Олух Царя Небесного - страница 2
Дедушка был седой, с коротко подстриженными усами, в очках в проволочной оправе. Носил белоснежные рубашки с твердыми воротничками. Перед выходом из дома (он любил захаживать в кондитерскую) доставал из кармана фланелевую тряпочку и протирал сверкающие, как зеркало, туфли. Потом стряхивал пылинки с лацкана пиджака и открывал дверь. Женщины в доме его уважали.
Муля ходил на уроки скрипки. За ним топала Андя, которой дедушка велел приглядывать за братом. Приближаясь к фотопластикону[2], Муля вынимал из кармана монеты, предназначавшиеся учителю, и бежал в кассу. «Я скажу папе!» — кричала Андя, поспешая за ним. Скрипку они прислоняли к стенке круглого деревянного барабана с латунными окулярами, за которыми находилась карусель со снимками. Время от времени раздавалось рычание мотора. Карусель тогда поворачивалась на несколько градусов и со скрежетом останавливалась. В окулярах появлялись новые трехмерные фотографии. Поначалу Андя делала вид, что не смотрит, но вскоре широко раскрывала глаза. Сквозь огромный калифорнийский кедр проходила асфальтовая дорога. В прямоугольном отверстии, вырезанном в стволе, стоял «форд», на который опирался шофер.
Однажды дедушка встретил в кондитерской учителя музыки, и Мулю выпороли ремнем. На следующий день, за завтраком, дед отодвинул чашку с кофе и обратился к сыну, который был похож на артиллериста с медалью и саблей на фотографии.
«В Польше для евреев, кроме торговли, адвокатского дела и медицины, все пути закрыты, — сказал дедушка. — Для торговли у тебя ума маловато.

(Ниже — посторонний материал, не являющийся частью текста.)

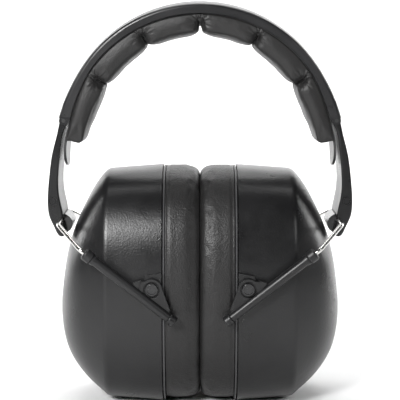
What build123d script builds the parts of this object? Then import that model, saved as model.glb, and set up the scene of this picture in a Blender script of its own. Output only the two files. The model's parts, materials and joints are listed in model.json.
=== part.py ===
"""Earmuff hearing protector: padded headband, two spreading arms, wire yokes and two deep ear cups.

Millimetres. X runs from the wearer's left cup (negative) to the other, Y front to back, Z up.
The origin is on the middle plane, at the height of the cups' flat bottoms.
The side at negative X is modelled and the other side is its mirror image.
"""
from build123d import *
from math import cos, radians, sin
import os

# side of the blocks and length of the rods that only cut: larger than the object
cutter = 200.0

# ---- headband curve, seen from the front: a crown arc that runs into a flatter arc on each side
crown_top_z = 188.6
crown_radius = 66.0
crown_half_angle = 53.0
side_radius = 86.0
roof_end_angle = 72.4
cheek_end_angle = 73.6
curve_turns = (0, 18, 36, 53, 63)

# ---- headband section
band_half_width_top = 19.0
band_half_width_end = 15.4
band_crowning = 1.6
band_edge_radius = 1.4
roof_thickness = 2.2
cheek_thickness = 1.6
cheek_blank_depth = 9.0
cheek_depths = {0: 5.7, 30: 5.4, 55: 4.8, 72: 6.0}
cheek_ear_start = (68.0, 0.9, 5.2)
liner_thickness = 1.2
liner_gap = 0.15
liner_side_inset = 1.9
liner_turns = (0, 18, 36, 53, 68)
tongue_tip_z = 111.2
tongue_path = ((-61.8, 130.1), (-63.6, 122.3), (-64.0, 116.4), (-63.7, tongue_tip_z))
tongue_half_width = 12.5

# ---- headband pad: six puffed lobes divided by creases, on a sleeve that wraps the liner's long edges
pad_gap = 0.1
pad_half_width_top = 18.2
pad_half_width_end = 14.8
pad_lobe_depth = 15.4
pad_crease_depth = 13.2
pad_crease_angles = (0.0, 28.0, 56.8)
pad_end_z = 122.1
pad_end_inner_x = 53.6
pad_last_lobe_middle = 69.0

# ---- arm and its pin
pin_x, pin_z = -63.4, 133.3
pin_radius = 0.9
pin_running_clearance = 0.05
eye_radius = 1.9
ear_radius = 2.1
arm_half_width = 13.5
arm_edge_radius = 0.8
# the arm's side outline, from the outer side of its eye down round the toe and up the inner side
arm_outline = ((-66.9, 126.3), (-69.0, 118.2), (-70.6, 107.4), (-71.5, 95.2), (-70.7, 87.9), (-68.4, 82.7),
               (-65.1, 78.6), (-63.4, 79.4), (-63.5, 82.8), (-64.5, 89.9), (-65.9, 97.0), (-66.4, 104.0),
               (-65.9, 112.1), (-64.9, 122.0), (-63.4, 128.8))
mark_x, mark_z = -68.7, 95.6
mark_radius = 2.0
mark_groove = 0.5

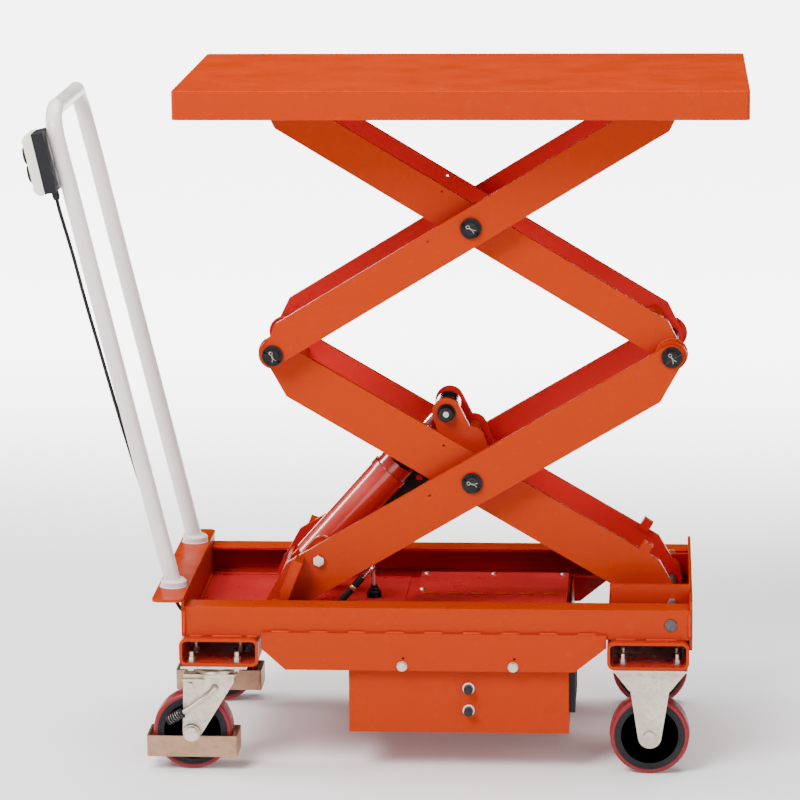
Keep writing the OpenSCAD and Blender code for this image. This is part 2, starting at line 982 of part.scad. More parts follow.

Адвокат — не профессия. Будешь врачом».
Муля и его одноклассники, евреи, поляки и украинцы, или дрались до крови, или сбивались в кучу и отравляли жизнь другим. Однажды, на уроке про древний Рим, они запустили в класс лягушек. «Самуил Мандель! Двойка по поведению», — крикнул учитель. Дедушкины мольбы не помогли. Муля остался на второй год. Когда он наконец получил аттестат, евреев на медицинский уже не принимали. Муля уехал учиться в Прагу. Однако вскоре из-за нехватки денег ему пришлось вернуться в Борислав.
Там царили безработица и скука.
На выпускном балу оркестр заиграл вальс. Андя посмотрела на танцевальный круг и увидела направлявшегося к ней высокого светловолосого мужчину. Она перестала кокетничать с приятелями. Когда он пригласил ее на танец, протянула ему вспотевшую руку. Поначалу смотрела только на желтый галстук между лацканами пиджака, но в конце концов подняла голову и увидела огромные зеленые глаза.
«Я никогда больше не встречала такого красавца, как твой папа», — рассказывала она мне впоследствии.
Когда после бала они возвращались на Волянку, шел снег, в воздухе кружились крупные хлопья. Она была в синем гимназическом пальто, он — в куртке с бобровым воротником и в фуражке. Он спросил, не поедет ли она как-нибудь с ним на санях в горы. Она ответила, что должна попросить разрешения у отца. У дверей они попрощались, как в кино.
В квартире дедушка ударил ее по лицу. Зачем она встречается с гоем?
«Пан Бронислав — еврей!» — крикнула она.
Дед не поверил. Ведь он сам видел через окно. К тому же еврея не могут звать Брониславом.
«Могут, могут», — плакала моя мать.
Бронек Рабинович был старше Анди на пять лет. Он служил в самой большой в городе нефтяной компании, зарабатывал в три раза больше деда, и его величали «пан инженер». Проверив все, дед разрешил Анде пригласить его домой. Гость всех очаровал. Выглядел он как Гэри Купер[3]. Старшая дочь Манделей вытянула счастливый лотерейный билет.
Они начали ходить на танцы. Поджидая Бронека, Андя крутилась перед зеркалом. Муля корчил рожи и распевал: «Выходной у панны Анди, на ее наряды гляньте».
В феврале 1935 года они поженились. На свадьбу поехали в санях. Поселились на Панской, в центре Борислава. Двухэтажный дом стоял в глубине двора. Из сеней налево дверь вела в кухню и комнатку прислуги. Справа тянулась анфилада белых комнат: столовая, салон и спальня, из которой было видно здание полиции на другой стороне улицы.
Я родился спустя девять месяцев. Спокойный и сытый, засыпал во влажном тепле кормилицы. Меня в коляске выставляли во двор. Рядом грелся на солнце огромный отцовский сенбернар. Через окно на нас поглядывали кормилица и прислуга. Мать склонялась надо мной, заслоняя солнце.